On that same note, the original Titan and Titan Black both featured 6GB of VRAM on a 384-bit bus and could utilize it despite being Kepler and not Maxwell. As well, the GTX 680 and 770 could both utilize 4GB of VRAM on a 256-bit bus, again being Kepler and not Maxwell. If I had to say anything about the bus-width of the GTX 960, it's that it's shown how very little people actually understand the engineering behind it and the advancing memory compression techniques. 

 

There are many users here that refuse to accept that fact that the GTX 960 can utilize more than 2GB of VRAM, there are several titles and higher resolutions that will show stuttering or lower frame averages on a 2GB card but not a 4GB card, evidence to the fact that there are benefits to feeding the GTX 960 more VRAM, but the problem is that those users want to continue being correct rather than accepting a plain as day fact, so they deny it.
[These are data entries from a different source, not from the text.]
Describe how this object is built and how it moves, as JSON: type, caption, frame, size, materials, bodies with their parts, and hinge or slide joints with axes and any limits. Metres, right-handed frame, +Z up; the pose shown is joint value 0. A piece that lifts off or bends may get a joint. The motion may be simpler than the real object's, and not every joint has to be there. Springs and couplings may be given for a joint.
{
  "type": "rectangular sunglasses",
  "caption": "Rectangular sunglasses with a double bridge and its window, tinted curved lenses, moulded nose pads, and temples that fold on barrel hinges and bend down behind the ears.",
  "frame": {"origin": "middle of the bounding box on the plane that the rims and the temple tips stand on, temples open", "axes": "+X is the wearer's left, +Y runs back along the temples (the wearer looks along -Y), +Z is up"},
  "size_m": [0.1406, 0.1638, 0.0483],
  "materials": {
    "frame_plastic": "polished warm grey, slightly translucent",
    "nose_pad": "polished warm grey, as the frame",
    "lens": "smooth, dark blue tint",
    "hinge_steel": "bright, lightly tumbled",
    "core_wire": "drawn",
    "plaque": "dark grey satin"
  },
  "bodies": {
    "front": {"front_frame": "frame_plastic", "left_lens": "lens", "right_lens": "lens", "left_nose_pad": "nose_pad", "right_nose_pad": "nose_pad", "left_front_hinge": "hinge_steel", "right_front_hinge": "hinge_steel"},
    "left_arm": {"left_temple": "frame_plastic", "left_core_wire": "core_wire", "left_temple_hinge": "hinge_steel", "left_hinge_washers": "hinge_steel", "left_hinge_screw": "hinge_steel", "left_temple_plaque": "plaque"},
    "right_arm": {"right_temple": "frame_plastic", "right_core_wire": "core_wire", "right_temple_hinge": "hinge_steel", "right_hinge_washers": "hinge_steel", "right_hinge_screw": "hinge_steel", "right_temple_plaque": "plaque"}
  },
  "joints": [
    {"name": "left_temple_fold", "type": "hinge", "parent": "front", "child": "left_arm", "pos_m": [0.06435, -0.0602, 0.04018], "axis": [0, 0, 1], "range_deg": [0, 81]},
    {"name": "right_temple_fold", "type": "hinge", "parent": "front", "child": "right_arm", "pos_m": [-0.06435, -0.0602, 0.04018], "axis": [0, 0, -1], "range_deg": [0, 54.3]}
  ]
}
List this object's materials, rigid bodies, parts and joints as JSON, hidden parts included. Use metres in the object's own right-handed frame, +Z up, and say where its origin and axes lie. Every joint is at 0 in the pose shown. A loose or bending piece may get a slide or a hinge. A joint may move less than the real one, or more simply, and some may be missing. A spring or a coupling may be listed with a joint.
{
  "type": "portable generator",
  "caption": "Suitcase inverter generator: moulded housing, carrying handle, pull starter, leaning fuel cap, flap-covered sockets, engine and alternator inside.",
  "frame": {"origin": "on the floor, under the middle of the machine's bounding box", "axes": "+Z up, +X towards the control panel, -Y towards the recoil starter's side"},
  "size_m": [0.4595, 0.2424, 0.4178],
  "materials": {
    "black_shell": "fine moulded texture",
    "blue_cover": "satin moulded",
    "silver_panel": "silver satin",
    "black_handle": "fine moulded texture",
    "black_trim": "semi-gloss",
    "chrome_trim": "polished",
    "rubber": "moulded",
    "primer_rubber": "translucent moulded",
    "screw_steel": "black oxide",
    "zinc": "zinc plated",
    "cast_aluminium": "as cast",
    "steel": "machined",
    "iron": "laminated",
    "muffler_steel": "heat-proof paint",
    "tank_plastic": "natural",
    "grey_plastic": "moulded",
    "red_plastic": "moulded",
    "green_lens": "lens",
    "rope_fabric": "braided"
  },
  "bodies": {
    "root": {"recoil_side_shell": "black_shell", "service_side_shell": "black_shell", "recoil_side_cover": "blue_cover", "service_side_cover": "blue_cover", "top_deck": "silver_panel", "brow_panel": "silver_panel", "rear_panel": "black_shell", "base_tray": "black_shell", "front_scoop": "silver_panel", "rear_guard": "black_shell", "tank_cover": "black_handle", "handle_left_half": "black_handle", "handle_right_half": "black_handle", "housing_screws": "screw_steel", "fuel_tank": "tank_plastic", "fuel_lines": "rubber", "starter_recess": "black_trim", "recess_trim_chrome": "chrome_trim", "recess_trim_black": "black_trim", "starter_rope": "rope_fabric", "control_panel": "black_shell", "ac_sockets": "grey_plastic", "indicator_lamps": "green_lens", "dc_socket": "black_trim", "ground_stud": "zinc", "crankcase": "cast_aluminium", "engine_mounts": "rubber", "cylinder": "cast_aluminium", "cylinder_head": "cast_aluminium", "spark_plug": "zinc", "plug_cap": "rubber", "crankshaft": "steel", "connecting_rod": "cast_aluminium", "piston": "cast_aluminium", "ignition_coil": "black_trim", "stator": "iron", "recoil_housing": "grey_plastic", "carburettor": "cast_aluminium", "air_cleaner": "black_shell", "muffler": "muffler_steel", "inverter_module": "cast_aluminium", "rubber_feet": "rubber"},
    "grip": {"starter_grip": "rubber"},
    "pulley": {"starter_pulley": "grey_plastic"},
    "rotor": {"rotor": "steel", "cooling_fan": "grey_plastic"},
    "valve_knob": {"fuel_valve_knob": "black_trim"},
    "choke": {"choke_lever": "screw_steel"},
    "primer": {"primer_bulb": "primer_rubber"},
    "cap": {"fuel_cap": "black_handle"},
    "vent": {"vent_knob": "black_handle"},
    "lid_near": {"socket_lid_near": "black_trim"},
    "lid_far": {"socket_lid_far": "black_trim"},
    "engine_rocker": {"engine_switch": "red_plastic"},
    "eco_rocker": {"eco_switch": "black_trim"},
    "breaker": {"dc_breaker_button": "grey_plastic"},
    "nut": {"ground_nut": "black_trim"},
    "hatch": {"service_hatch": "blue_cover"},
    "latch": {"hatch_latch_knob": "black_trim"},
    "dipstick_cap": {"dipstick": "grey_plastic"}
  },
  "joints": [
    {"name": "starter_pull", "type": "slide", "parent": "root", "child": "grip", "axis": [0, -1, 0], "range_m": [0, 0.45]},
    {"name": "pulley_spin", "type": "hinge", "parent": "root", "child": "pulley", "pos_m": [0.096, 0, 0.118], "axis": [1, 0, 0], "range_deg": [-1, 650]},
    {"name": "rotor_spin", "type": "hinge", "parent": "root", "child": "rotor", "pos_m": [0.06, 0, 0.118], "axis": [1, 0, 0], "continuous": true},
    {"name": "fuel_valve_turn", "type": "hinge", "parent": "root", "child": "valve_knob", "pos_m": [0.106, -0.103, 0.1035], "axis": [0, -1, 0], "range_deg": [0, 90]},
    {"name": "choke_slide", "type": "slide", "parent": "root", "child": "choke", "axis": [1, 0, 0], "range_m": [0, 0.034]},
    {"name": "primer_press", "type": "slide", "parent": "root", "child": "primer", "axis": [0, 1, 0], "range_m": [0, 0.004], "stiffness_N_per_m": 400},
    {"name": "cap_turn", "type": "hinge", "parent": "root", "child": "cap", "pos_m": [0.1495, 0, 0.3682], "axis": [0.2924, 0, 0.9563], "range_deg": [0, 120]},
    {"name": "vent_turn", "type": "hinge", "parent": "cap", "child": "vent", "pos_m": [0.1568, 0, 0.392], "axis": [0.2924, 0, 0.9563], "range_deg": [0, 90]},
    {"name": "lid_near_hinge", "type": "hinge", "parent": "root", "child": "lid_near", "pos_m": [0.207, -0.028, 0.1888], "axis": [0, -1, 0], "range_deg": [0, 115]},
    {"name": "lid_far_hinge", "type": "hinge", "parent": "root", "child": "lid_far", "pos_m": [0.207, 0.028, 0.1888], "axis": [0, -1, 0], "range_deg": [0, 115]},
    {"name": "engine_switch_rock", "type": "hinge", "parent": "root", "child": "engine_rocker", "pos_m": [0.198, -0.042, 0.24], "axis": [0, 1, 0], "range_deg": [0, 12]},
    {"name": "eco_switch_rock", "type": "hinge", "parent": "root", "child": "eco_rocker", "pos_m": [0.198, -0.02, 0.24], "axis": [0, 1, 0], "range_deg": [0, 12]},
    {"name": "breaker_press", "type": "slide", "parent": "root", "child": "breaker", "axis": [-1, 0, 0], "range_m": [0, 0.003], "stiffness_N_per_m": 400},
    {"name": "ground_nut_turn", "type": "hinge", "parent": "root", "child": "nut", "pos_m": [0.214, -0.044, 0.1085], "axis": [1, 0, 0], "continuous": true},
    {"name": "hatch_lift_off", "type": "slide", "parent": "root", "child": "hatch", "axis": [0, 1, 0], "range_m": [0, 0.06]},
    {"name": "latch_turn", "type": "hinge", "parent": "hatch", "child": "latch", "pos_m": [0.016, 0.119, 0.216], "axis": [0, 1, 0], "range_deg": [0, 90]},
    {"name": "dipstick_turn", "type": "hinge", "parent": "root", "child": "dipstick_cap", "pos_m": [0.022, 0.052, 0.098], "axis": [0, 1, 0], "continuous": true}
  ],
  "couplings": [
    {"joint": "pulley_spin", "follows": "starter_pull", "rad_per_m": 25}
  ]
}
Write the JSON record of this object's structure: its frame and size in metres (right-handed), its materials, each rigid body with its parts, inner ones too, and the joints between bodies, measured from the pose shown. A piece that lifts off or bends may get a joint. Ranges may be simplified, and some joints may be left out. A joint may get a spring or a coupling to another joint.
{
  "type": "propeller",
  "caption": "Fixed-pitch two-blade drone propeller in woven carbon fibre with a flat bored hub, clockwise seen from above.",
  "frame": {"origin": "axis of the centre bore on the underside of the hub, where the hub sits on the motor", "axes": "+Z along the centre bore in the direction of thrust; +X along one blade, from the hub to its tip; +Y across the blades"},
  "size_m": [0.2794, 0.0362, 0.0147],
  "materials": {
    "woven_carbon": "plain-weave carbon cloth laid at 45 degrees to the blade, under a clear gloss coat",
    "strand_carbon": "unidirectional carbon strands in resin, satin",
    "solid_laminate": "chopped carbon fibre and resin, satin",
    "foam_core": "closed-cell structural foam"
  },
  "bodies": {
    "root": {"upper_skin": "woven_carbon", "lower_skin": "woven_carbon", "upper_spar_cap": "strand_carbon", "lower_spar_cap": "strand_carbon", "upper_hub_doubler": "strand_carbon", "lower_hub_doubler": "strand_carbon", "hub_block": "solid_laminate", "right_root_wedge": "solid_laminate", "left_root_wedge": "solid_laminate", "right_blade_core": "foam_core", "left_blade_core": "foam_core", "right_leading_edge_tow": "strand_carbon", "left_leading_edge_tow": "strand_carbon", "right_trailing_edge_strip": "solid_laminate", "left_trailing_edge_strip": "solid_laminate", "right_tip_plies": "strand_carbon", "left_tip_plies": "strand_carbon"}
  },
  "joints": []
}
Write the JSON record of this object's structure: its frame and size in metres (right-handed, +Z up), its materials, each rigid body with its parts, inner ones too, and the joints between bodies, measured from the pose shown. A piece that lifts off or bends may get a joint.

I'd love to make some silly excuse about how users here only spout this nonsense without proof and despite being debunked several times only because saying terms like "bus-width" make them feel smarter, but I'm not a psychologist.

 

If there is anything to be said, the R9 380 is faster. This is true. The R9 280 was marginally faster than a GTX 960 in a good portion of games, but the better binned R9 380 yields even more performance. However, people who claim the GTX 960 can't utilize 4GB of VRAM are speaking from a poor assumption they had or false claim they've heard, when the fact of the matter is that there are multiple benchmarks proving the GTX 960 can utilize more VRAM, but none proving it can't. Could the GTX 960 have benefited from a larger bus width? Chances are it could have, but we have no conclusive evidence showing that it would. I personally think it would have made more sense as a 3GB card rather than a 2GB or 4GB card, but like many others here, I'm not a hardware engineer either, I'll be truthful in admitting I don't know the feasibility behind it.

 

tl;dr - people say that the GTX 960 can't use 4GB of VRAM because they're silly and don't understand. Anyway the R9 380 is faster.

if you have to insist you think for yourself, i'm not going to believe you.